Rang Rasiya review: A passionate but flawed ode
Rang Rasiya review: A passionate but flawed ode
Source: Sonia Chopra
By: Sonia Chopra
Critic's Rating: 17/5
Friday 7 November 2014
Randeep Hooda, Nandana Sen, Paresh Rawal
The film begins in present time where auction bids for Raja Ravi Varma's paintings are reaching multiple crores. When we flashback, it's in a courtroom in the nineteenth century, where the artist (Randeep Hooda) is being tried in an obscenity case filed by fundamentalists.
That this kind of intolerance, close-mindedness, and stuck-up morality still exists around us, is an alarming indicator of how little we've evolved in this sphere.
In the courtroom, Varma tells his tale, and we're transported to his childhood where his genius as an artist was already getting noticed. The film then takes us through various episodes in Varma's life - his marriage to a princess, his affairs with his muses, and his falling in love with Sugandha (Nandana Sen), who inspired his most famous work.
Then follows his ascend to riches, fame and influence. He retains Sugandha as his muse and lover, while also getting involved with a more sophisticated woman.
Through his journey, we see several landmark moments - the Lumiere Brothers screening their films in Watson Hotel. Varma's encouraging a young, eager boy who goes by the name of Dadasaheb Phalke, and the Nationalist Movement taking ground.
This was the nineteenth century and Varma was at the peak of his career, when the leader of a fundamentalist party filed a case against him labeling his art, several of it combining the erotic elements of Indian mythology with European technique, obscene.
By that time, Varma had started his chromolithograph press. Thousands of prints were possible from one painting, and soon his prints were adorning the walls of modest homes and shops. Untouchability was challenged, as people who weren't allowed to enter a temple, began praying to Varma's paintings as a symbol of divinity. That the muse for his goddess pictures was Sugandha, a prostitute was also something that was objected to.
The film, that tells us of the main episodes of Varma's life, sadly narrates it in an episodic manner. And so, the film feels disjointed, like different set pieces woven together haphazardly. As separates, several of these portions work and are memorable, but as a whole, the film is just not as effective as it could have been.
Some of the outstanding scenes include Varma traveling all over India to research the paintings he has been assigned to make. The portion where the artist makes his muse 'feel' like a goddess for her to pose as a deity. The one where common people are encouraged to witness his paintings in a one-of-a-kind open art exhibition. Then there is that lovemaking scene where Sugandha and Varma are covered in little else but paint. I suppose the makers wanted to retain this rebellious, lyrical, sensuous vibe, which gets lost in the rest of the film.
And that hyped bare-breasted scene is surprisingly tepid, with a painting that doesn't even justify the muse's exposure!

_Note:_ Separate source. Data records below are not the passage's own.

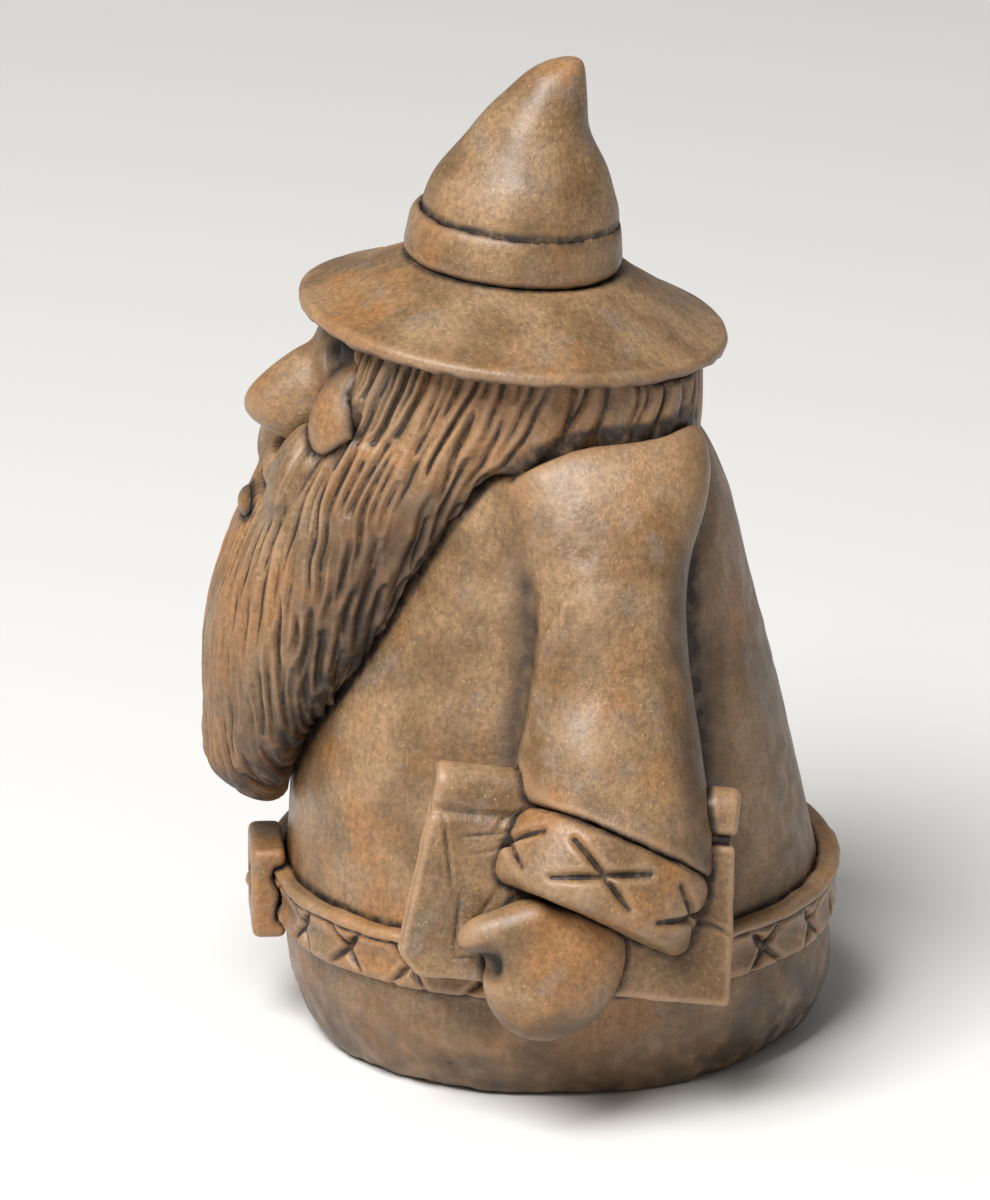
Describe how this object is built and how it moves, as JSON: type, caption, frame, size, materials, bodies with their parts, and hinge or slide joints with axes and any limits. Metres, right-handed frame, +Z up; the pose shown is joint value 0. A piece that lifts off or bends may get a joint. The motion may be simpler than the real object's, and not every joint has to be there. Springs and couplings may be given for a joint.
{
  "type": "figurine",
  "caption": "Small stout bearded figure in a belted robe and a pointed hat with a drooping brim, one hand holding a closed book against the hip, standing on a flat base",
  "frame": {"origin": "on the floor under the middle of the robe's foot", "axes": "+Z up, the figure faces -Y, its left side is +X"},
  "size_m": [0.0688, 0.0598, 0.0931],
  "materials": {
    "fired_clay": "unglazed, hand-modelled, with a dark wash in the grooves"
  },
  "bodies": {
    "root": {"beard": "fired_clay", "belt": "fired_clay", "book_cover": "fired_clay", "book_pages": "fired_clay", "buckle_frame": "fired_clay", "buckle_prong": "fired_clay", "hair": "fired_clay", "hat_band": "fired_clay", "hat_brim": "fired_clay", "hat_crown": "fired_clay", "head": "fired_clay", "left_cheek": "fired_clay", "left_cuff": "fired_clay", "left_eye": "fired_clay", "left_hand": "fired_clay", "left_moustache": "fired_clay", "left_sleeve": "fired_clay", "left_thumb": "fired_clay", "lower_lip": "fired_clay", "nose": "fired_clay", "right_cheek": "fired_clay", "right_cuff": "fired_clay", "right_eye": "fired_clay", "right_hand": "fired_clay", "right_moustache": "fired_clay", "right_sleeve": "fired_clay", "right_thumb": "fired_clay", "robe_body": "fired_clay"}
  },
  "joints": []
}
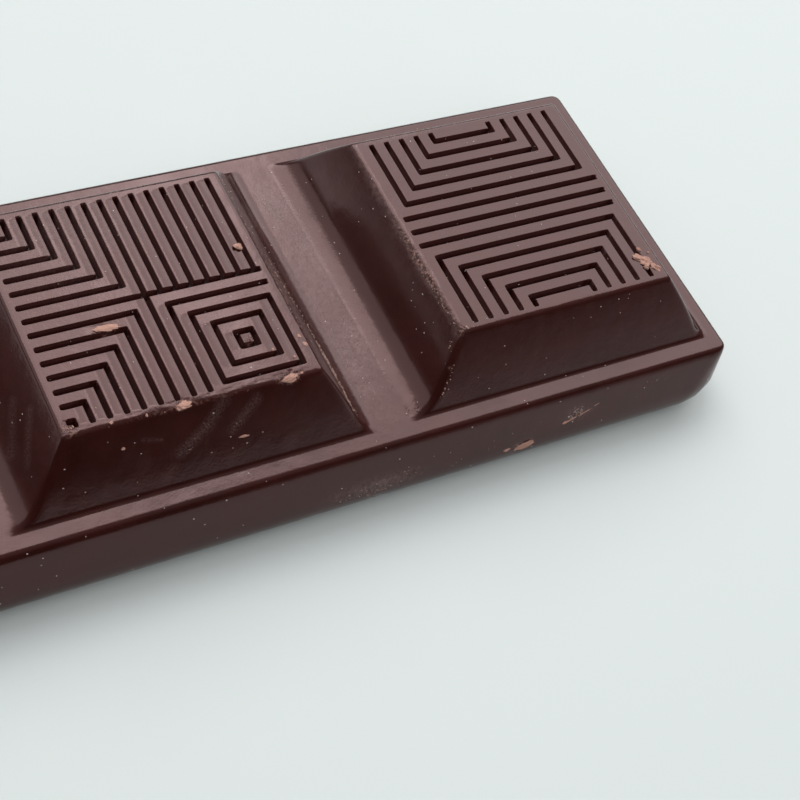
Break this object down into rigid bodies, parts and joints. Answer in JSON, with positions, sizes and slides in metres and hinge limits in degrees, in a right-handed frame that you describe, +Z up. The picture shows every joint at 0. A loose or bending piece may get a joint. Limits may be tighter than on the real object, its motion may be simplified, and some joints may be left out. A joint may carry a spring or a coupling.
{
  "type": "chocolate bar",
  "caption": "Moulded dark chocolate bar: a flat slab with one row of raised square pads whose tops carry grooved line patterns.",
  "frame": {"origin": "centre of the flat underside that the bar rests on", "axes": "+X along the row of pads, +Y to the bar's far long side, +Z up through the pads"},
  "size_m": [0.1096, 0.037, 0.0127],
  "materials": {
    "dark_chocolate": "satin moulded chocolate"
  },
  "bodies": {
    "root": {"chocolate_bar": "dark_chocolate"}
  },
  "joints": []
}
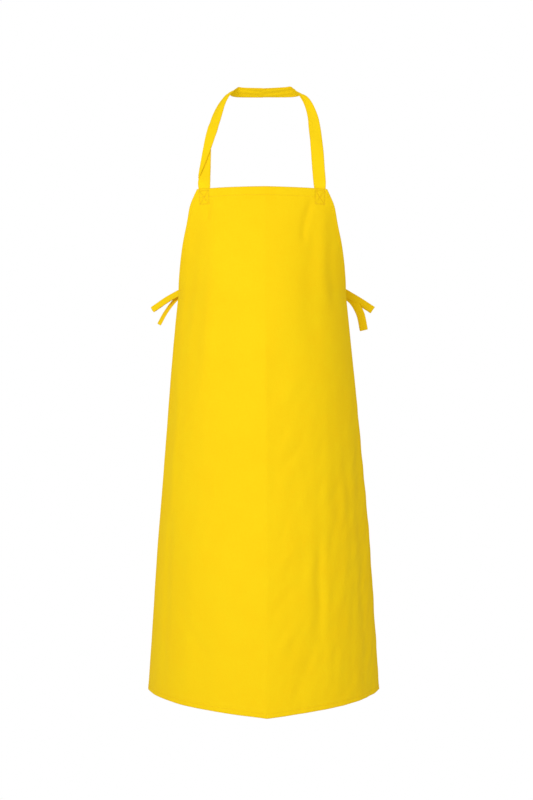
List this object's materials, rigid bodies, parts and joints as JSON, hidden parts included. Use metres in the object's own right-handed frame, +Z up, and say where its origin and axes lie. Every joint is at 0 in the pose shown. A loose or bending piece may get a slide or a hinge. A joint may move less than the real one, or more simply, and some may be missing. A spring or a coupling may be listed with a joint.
{
  "type": "butcher apron",
  "caption": "Long bib apron in woven cloth, shaped as worn: flared panel with turned hems, sewn neck loop, and waist ties tied in a bow behind.",
  "frame": {"origin": "middle of the neck strap's inner face, at the back of the wearer's neck", "axes": "+Z up, the apron's front faces -Y, +X to the viewer's right"},
  "size_m": [0.529, 0.2544, 1.3444],
  "materials": {
    "panel_cloth": "matte plain weave, yellow",
    "tape_cloth": "matte plain weave, folded and sewn flat, yellow",
    "sewing_thread": "spun thread, yellow"
  },
  "bodies": {
    "strap": {"neck_strap": "tape_cloth"},
    "panel": {"body_panel": "panel_cloth", "top_hem": "panel_cloth", "bottom_hem": "panel_cloth", "left_armhole_hem": "panel_cloth", "right_armhole_hem": "panel_cloth", "left_side_hem": "panel_cloth", "right_side_hem": "panel_cloth", "left_strap_end": "tape_cloth", "right_strap_end": "tape_cloth", "left_tie_end": "tape_cloth", "right_tie_end": "tape_cloth", "top_hem_seam": "sewing_thread", "bottom_hem_seam": "sewing_thread", "left_armhole_seam": "sewing_thread", "right_armhole_seam": "sewing_thread", "left_side_seam": "sewing_thread", "right_side_seam": "sewing_thread", "left_strap_stitching": "sewing_thread", "right_strap_stitching": "sewing_thread", "left_tie_stitching": "sewing_thread", "right_tie_stitching": "sewing_thread"},
    "ties": {"left_tie_band": "tape_cloth", "right_tie_band": "tape_cloth", "bow_knot": "tape_cloth"},
    "left_loop": {"left_bow_loop": "tape_cloth"},
    "right_loop": {"right_bow_loop": "tape_cloth"},
    "left_tail": {"left_tie_tail": "tape_cloth"},
    "right_tail": {"right_tie_tail": "tape_cloth"}
  },
  "joints": [
    {"name": "bib_fold", "type": "hinge", "parent": "strap", "child": "panel", "pos_m": [0, -0.13798, -0.229], "axis": [-1, 0, 0], "range_deg": [-60, 90]},
    {"name": "ties_swing", "type": "hinge", "parent": "panel", "child": "ties", "pos_m": [0, -0.06021, -0.455], "axis": [1, 0, 0], "range_deg": [-45, 50]},
    {"name": "left_loop_swing", "type": "hinge", "parent": "ties", "child": "left_loop", "pos_m": [0, 0.0575, -0.425], "axis": [0, -1, 0], "range_deg": [-30, 45]},
    {"name": "right_loop_swing", "type": "hinge", "parent": "ties", "child": "right_loop", "pos_m": [0, 0.0575, -0.425], "axis": [0, 1, 0], "range_deg": [-30, 45]},
    {"name": "left_tail_swing", "type": "hinge", "parent": "ties", "child": "left_tail", "pos_m": [0, 0.0648, -0.425], "axis": [0, -1, 0], "range_deg": [-20, 50]},
    {"name": "right_tail_swing", "type": "hinge", "parent": "ties", "child": "right_tail", "pos_m": [0, 0.0648, -0.425], "axis": [0, 1, 0], "range_deg": [-20, 50]}
  ]
}
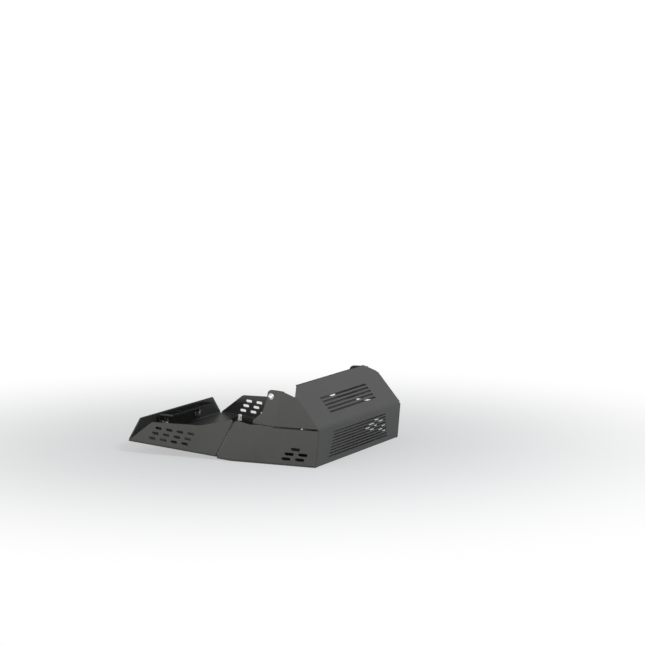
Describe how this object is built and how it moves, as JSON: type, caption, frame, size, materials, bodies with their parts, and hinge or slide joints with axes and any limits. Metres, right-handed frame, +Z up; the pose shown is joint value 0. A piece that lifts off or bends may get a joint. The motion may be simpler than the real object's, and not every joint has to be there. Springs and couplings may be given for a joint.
{
  "type": "motorcycle skid plate",
  "caption": "Folded metal skid plate for a motorcycle, with a slotted front face, a slanted shield, side wings, an oil drain opening, brackets and screws.",
  "frame": {"origin": "middle of the overall box, on the ground plane under the flat front floor", "axes": "+X points forward to the slotted face, +Y to the left side, +Z up; the side seen in the picture is -Y"},
  "size_m": [0.436, 0.4002, 0.1551],
  "materials": {
    "powder_coat": "matt fine-grained black powder coat",
    "bracket_coat": "satin black coat on steel",
    "zinc_steel": "bright zinc plate",
    "rubber": "matt"
  },
  "bodies": {
    "root": {"front_plate": "powder_coat", "rear_plate": "powder_coat", "front_bracket_right": "bracket_coat", "front_bracket_left": "bracket_coat", "rear_bracket": "bracket_coat", "overlap_screws": "zinc_steel", "overlap_washers": "zinc_steel", "overlap_nuts": "zinc_steel", "wing_screw_right": "zinc_steel", "wing_screw_left": "zinc_steel", "wing_nut_right": "zinc_steel", "wing_nut_left": "zinc_steel", "rear_screws": "zinc_steel", "rear_sleeves": "zinc_steel", "rear_washers": "zinc_steel", "rear_nuts": "zinc_steel", "sump_screws": "zinc_steel", "sump_washers": "zinc_steel", "sump_spacers": "zinc_steel", "wing_pad_right": "rubber", "wing_pad_left": "rubber", "rear_grommets": "rubber", "sump_pads": "rubber", "floor_pads": "rubber"}
  },
  "joints": []
}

As the legendary painter and human being, who is often referred to by the film as a "sacha kalakaar", Randeep Hooda is reasonably good. His strong suits are the risque, rebellious scenes, and he seems inhibited in the pure emotive pieces like the courtroom monologue scene. Still, as the lead actor, Hooda makes us care for the character enough to stay in the story.
Nandana Sen is superb as Sugandha, bringing out the nuances of the character's naivety and sensuality expertly. It's quite difficult to imagine someone else cast in this role.
Writer-director Ketan Mehta gives us a film with a staccato recounting of the life of this legendary artist, with simplistic dialogue devoid of nuance. There is an attempt to include arresting visuals like that paint-soaked lovemaking scene and a bonfire near a waterfall, but not all of them have the desired effect.
What the film does have on its side are earnest actors who give reasonably competent performances, a string of engaging portions, and music that works beautifully for the most part.
Despite the film's faults and its weak handling of such pertinent matter, Rang Rasiya still holds immense value. And this dawned upon this writer post the film, as she walked by a local tea-cigarette shop with the worn-out walls adorned by a Raja Ravi Varma print - a multiple-handed goddess, amidst the smoke, as if somehow cleansing the space.
It is miraculous how his art is accessible to everyone from those willing to pay a premium to own an original, to someone willing to settle for a print that can be adorned in a modest shop.
For choosing to tell the story of this extraordinary artist and for standing up for artistic freedom, Rang Rasiya is recommended. That it could have been a far better film, is another story.